政府はICT分野における国際競争力強化の取り組みを進めている。その一つが“国際標準化戦略の策定”である。これは総務省の「グローバル時代におけるICT政策に関するタスクフォース 国際競争力強化検討部会」の下に設置した「国際標準化戦略に関する検討チーム」で検討が進んでいる。2010年10月5日には、検討の取りまとめ案が示された。

 目を引くのは、標準化を進める場として、ITU-RやITU-Tといったデジュール機関(公的な標準化機関)からフォーラムへ軸足を移すと明言したことだ。これは3GPPやIEEEといったフォーラムで決められた標準がデファクトとして力を持ち、その後デジュール標準として認められるといった事例が増えていることを受けてのものである。取りまとめ案では、総務省が主催する「情報通信審議会 情報通信技術分科会」の「ITU-R部会」「ITU-T部会」など、デジュール機関単位で開催していた検討組織を変更することにも言及している。

 フォーラム重視の姿勢は評価できるが、フォーラムに参加すれば国際標準化の中心を取れるという簡単なものではない。素晴らしい技術を日本国内で確立してから持ち込んでも、相手にされないことは多い。あるフォーラムの参加者によると、「フォーラムでいきなり技術提案されても、以前からの検討に参加していない者が何を言っているのか、という空気が流れる。当然否決される」という現実がある。

日本人が提案した例もある

 この状況を打開するには、日常的にフォーラムの活動に参加することが不可欠である。その中で新しい技術を提案していくという流れを作らなければならない。

 例えばIEEE802.11では、無線LAN利用時のセキュリティ認証プロセスを大幅に高速化するための仕様作りに着手している。

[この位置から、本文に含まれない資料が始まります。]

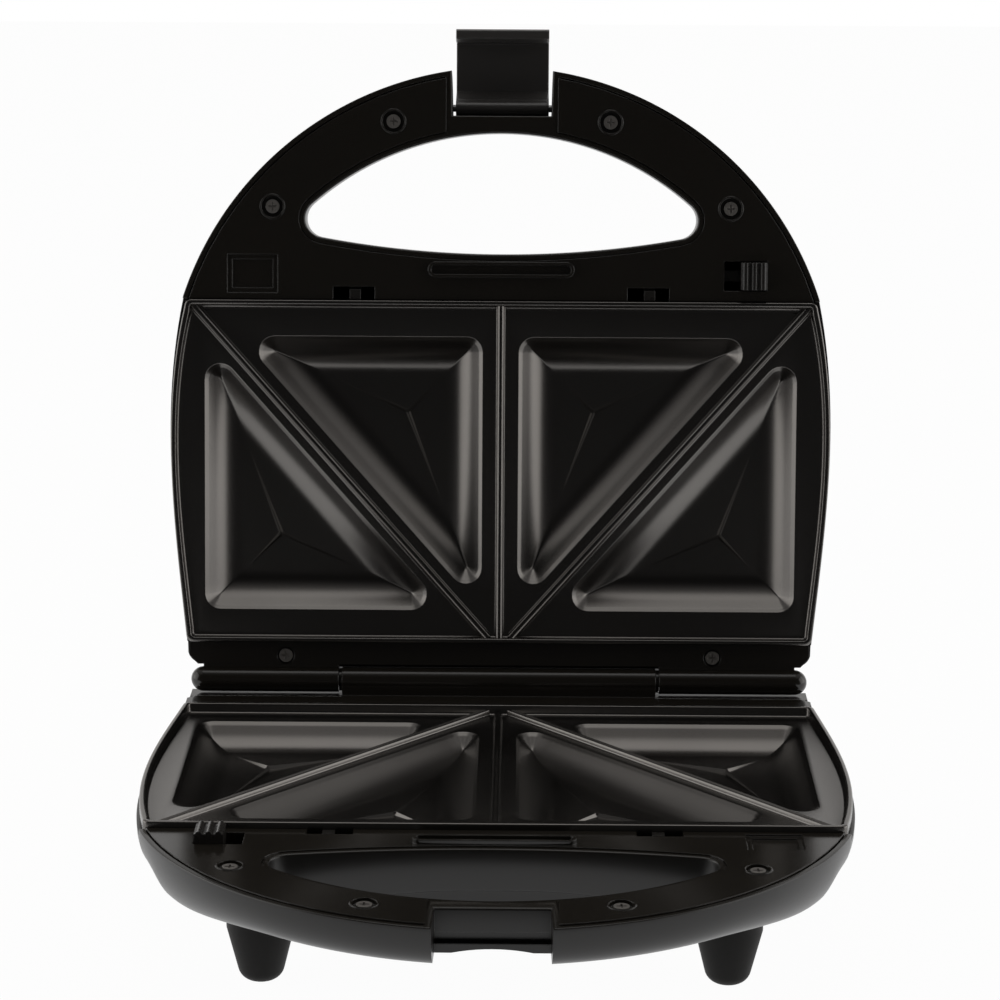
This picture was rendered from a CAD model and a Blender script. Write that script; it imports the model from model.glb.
import bmesh
import bpy
import numpy as np
from mathutils import Matrix, Vector


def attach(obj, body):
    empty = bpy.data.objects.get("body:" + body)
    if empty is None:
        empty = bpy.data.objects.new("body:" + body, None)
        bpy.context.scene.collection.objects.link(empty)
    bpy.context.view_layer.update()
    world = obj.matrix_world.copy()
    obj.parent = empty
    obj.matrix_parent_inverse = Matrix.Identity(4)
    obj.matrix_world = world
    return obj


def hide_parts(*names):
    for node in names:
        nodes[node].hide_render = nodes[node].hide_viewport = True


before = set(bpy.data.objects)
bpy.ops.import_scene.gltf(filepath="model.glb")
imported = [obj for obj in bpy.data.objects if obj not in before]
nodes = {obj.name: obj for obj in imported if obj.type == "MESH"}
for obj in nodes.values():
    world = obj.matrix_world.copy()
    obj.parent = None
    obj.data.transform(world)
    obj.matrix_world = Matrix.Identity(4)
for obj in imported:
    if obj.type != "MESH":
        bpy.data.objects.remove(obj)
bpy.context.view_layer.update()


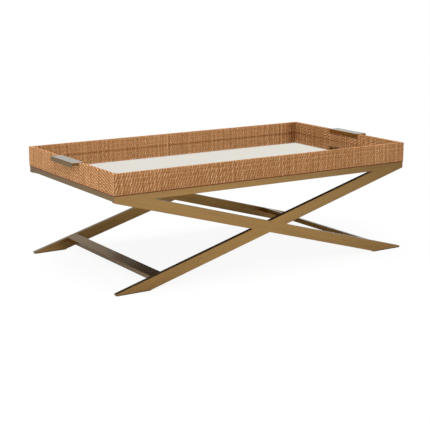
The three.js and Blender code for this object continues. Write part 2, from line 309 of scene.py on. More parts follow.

名称は「Fast Initial Authentication(FIT)」という。認証にかかる時間が短くなるため、歩きながらまたは電車で移動しながら、無線LAN経由でツイッター更新情報、株価情報、メール更新情報などをスマートフォンで受け取るといった仕組みを作ることができる。この技術は既にSG(Study Group)での検討を経て、11月にもTG(Task Group)で本格的な仕様策定作業に入る。

 実はこの標準仕様を提案したのは日本人である。日本から提案し、SGやTGにつながることは珍しい。この標準化を推進しているのはルート 代表取締役の真野浩氏で、SGのチェアマンも務めている。真野氏は「日常的にフォーラムに参加しており、提案レベルから活動を行っている。インプリメンテーションでも先行できるのではないか」と説明する。

 日常的にフォーラムに参加することで標準化の主導権を握った、FITの活動は参考になるモデルであろう。しかしこのモデルを実践する上で、意外な壁が立ちはだかる。フォーラムは海外で行われることが多い。その旅費を渋る企業が増えているのである。ある参加者は「標準化活動はすぐに業績に結びつきにくい。経費削減の折、旅費を出してもらえない日本の担当者は少なくない。海外で遊んでいるように思われることさえある」と指摘する。これでは政府がいくら笛を吹けど、最前線の担当者らは踊りようがない。世界に出る日本企業には標準化活動にかかる費用に理解を示す必要がある。